MacMillan amasses intimate and monumental parts into pictorial and abstract compositions. Although hung on the wall much like paintings or photographs these ‘images’ surpass the illusion of the two-dimensional and confront the viewer with their unequivocal presence. Contrasts in the elements reverberate, serving to amplify each; the subtle buds assert the boldness of grass, abstracted shapes articulate the specificity of minute detail, and a permanent material captures a moment that is temporal.

MacMillan handles her material, clay, with directness and a physicality that demonstrates a sense of both authority and discovery. She drags a tool through a massive block of clay to render a blade of grass, and then meticulously places this raw, torn form in an ever-evolving composition. Her voluminous objects allude to the floral and the flesh and mimic nature’s ability to create infinite forms from a few basic elements. Experiments with pictorial space and ambiguous vantage points play with the viewer’s perception about what they are looking at; is this a close-up of that or is that a close-up of this?
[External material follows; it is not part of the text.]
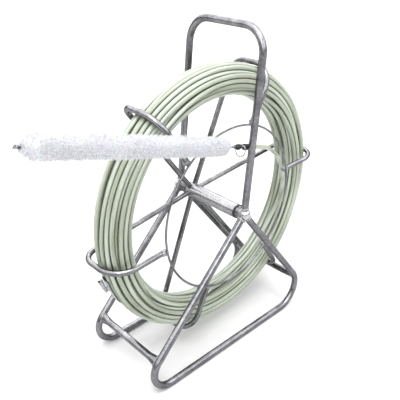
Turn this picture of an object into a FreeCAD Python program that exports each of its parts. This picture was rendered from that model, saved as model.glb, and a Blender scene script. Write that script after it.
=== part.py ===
import FreeCAD, Part
import math
import os
import Sketcher

# Duct-rodder reel: a fibreglass rod wound in a six-hoop wheel cage that turns on a tubular
# steel stand, with a twisted-wire brush on the rod's free end.
# Millimetres. Origin: on the floor under the middle of the axle. +X is the short-legged side,
# +Y runs along the axle from the open front of the cage to its spoked back, +Z is up.

DIMENSIONS = (
    # stand
    ("tube_outer", 13.0, "outside diameter of the bent stand tube"),
    ("tube_wall", 1.5, "wall of the stand tube"),
    ("axle_height", 284.5, "floor to axle axis"),
    ("frame_half_width", 85.0, "axle middle to a side frame's plane"),
    ("long_reach", 268.0, "axle to the corner point of the long leg and the base bar"),
    ("short_reach", 222.0, "axle to the corner point of the short leg and the base bar"),
    ("long_bend", 38.0, "centre-line bend radius at the long leg's foot"),
    ("short_bend", 45.0, "centre-line bend radius at the short leg's foot"),
    ("handle_top", 601.0, "floor to the axis of the carrying bar"),
    ("handle_lean", 32.0, "how far the carrying bar stands to +X of the axle"),
    ("handle_bend", 43.0, "centre-line bend radius of the handle"),
    ("long_bar_height", 70.0, "floor to the cross bar on the long legs"),
    ("short_bar_height", 68.0, "floor to the cross bar on the short legs"),
    ("bar_end_long", 20.0, "width of a cross bar's flattened end"),
    ("bar_end_short", 7.0, "thickness of a cross bar's flattened end"),
    ("bar_flare", 22.0, "length over which a cross bar flattens"),
    # axle
    ("axle_outer", 12.0, "diameter of the axle bolt"),
    ("axle_half_length", 96.0, "axle middle to the crown of the bolt head"),
    ("boss_outer", 22.0, "outside diameter of the axle bosses"),
    ("boss_inner_face", 78.0, "axle middle to the inner face of a boss"),
    ("boss_outer_face", 87.5, "axle middle to the outer face of a boss"),
    ("washer_outer", 21.5, "diameter of the axle washers"),
    ("washer_thickness", 1.5, "thickness of the axle washers"),
    ("bolt_head_outer", 19.0, "diameter of the axle bolt's domed head"),
    ("nut_across_corners", 20.8, "axle nut across corners"),
    ("thread_showing", 1.0, "bolt thread that stands out of the nut"),
    ("spacer_outer", 23.0, "outside diameter of the axle spacers"),
    ("bore_slack", 0.05, "radial running clearance on the axle"),
    # wheel cage
    ("hub_outer", 26.0, "outside diameter of the hub tube"),
    ("hub_inner", 22.0, "bore of the hub tube"),
    ("hub_front", -67.2, "front end of the hub tube along Y"),
    ("hub_back", 55.6, "back end of the hub tube along Y"),
    ("bush_flange", 3.0, "thickness of a bush's flange"),
    ("bush_plug", 14.0, "length of a bush inside the hub tube"),
    ("end_float", 0.3, "gap between a bush's flange and its spacer"),
    ("hoop_bar", 10.0, "diameter of the hoop bar"),
    ("hoop_count", 6, "hoops around the hub"),
    ("hoop_start_angle", 7.5, "direction of the first hoop above +X, in degrees"),
    ("hoop_radius", 259.0, "axle to the axis of a hoop's outer stretch"),
    ("spoke_hub_y", 49.0, "spoke axis at the hub, along Y"),
    ("spoke_rim_y", 42.0, "spoke axis at the rim, along Y"),
    ("finger_rim_y", -51.0, "finger axis at the rim, along Y"),
    ("finger_tip_y", -47.2, "finger axis at its tip, along Y"),
    ("finger_tip_radius", 154.0, "axle to a finger's tip, along its spoke"),
    ("finger_skew", 8.0, "how far a finger's tip stands to the side of its spoke"),
    ("hoop_back_bend", 26.0, "centre-line bend radius from spoke to outer stretch"),
    ("hoop_front_bend", 43.0, "centre-line bend radius from outer stretch to finger"),
    ("ring_radius", 155.0, "radius of the front ring"),
    ("ring_wire", 4.0, "wire diameter of the front ring"),
    # rod
    ("rod_outer", 8.0, "diameter of the fibreglass rod"),
    ("coil_outer_radius", 253.2, "outside radius of the wound rod"),
    ("coil_inner_radius", 196.6, "inside radius of the wound rod"),
    ("coil_front", -36.5, "front of the wound rod along Y"),
    ("coil_back", 27.5, "back of the wound rod along Y"),
    ("coil_corner", 27.5, "corner radius of the wound rod's section"),
    ("tape_thickness", 0.8, "thickness of the tape on the rod's tail"),
    ("tape_clearance", 0.1, "gap between the tape and the wound rod"),
    ("tape_length", 58.0, "length of the tape around the coil"),
    ("tape_width", 24.0, "width of the tape across the coil"),
    ("tape_angle", 201.0, "direction of the tape from the axle above +X, in degrees"),
    # brush
    ("ferrule_outer", 11.0, "diameter of the ferrule on the rod's end"),
    ("ferrule_length", 26.0, "length of the ferrule"),
    ("ferrule_cover", 4.0, "length of rod that shows inside the ferrule's mouth"),
    ("neck_outer", 5.0, "diameter of the ferrule's neck"),
    ("neck_length", 6.0, "length of the ferrule's neck"),
    ("swivel_outer", 10.0, "diameter of the swivel's turning head"),
    ("swivel_length", 15.0, "length of the swivel's turning head"),
    ("swivel_pin", 4.0, "diameter of the swivel's pin"),
    ("swivel_pin_length", 8.0, "length of the swivel's pin inside the head"),
    ("swivel_gap", 0.3, "gap between the neck's shoulder and the turning head"),
    ("swivel_clearance", 1.0, "room past the end of the swivel's pin"),
    ("keeper_radius", 10.1, "radius of the keeper ring"),
    ("keeper_wire", 1.8, "wire diameter of the keeper ring"),
    ("keeper_slack", 0.3, "gap between the neck and the ring hung on it"),
    ("stem_outer", 4.6, "diameter of the brush's twisted stem"),
    ("stem_length", 396.0, "length of the brush's stem"),
    ("bristle_outer", 33.0, "diameter over the bristles"),
    ("bristle_start", 19.0, "stem's start to the first bristles"),
    ("bristle_length", 368.0, "length of the bristles along the stem"),
    ("bristle_taper", 18.0, "length of the tapered tuft at each end"),
)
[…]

Firth MacMillan received her BFA from the Nova Scotia College of Art and Design and her MFA from the University of Nebraska-Lincoln. She is the recipient of numerous awards including the Hixson-Lied and Johnson fellowships and a Canada Council Grant. Her work has exhibited internationally including the Gardiner Museum in Toronto, the Art Gallery of Nova Scotia, and San Bao International in China. She lives in New York where she is currently an artist-in-residence at Hunter College.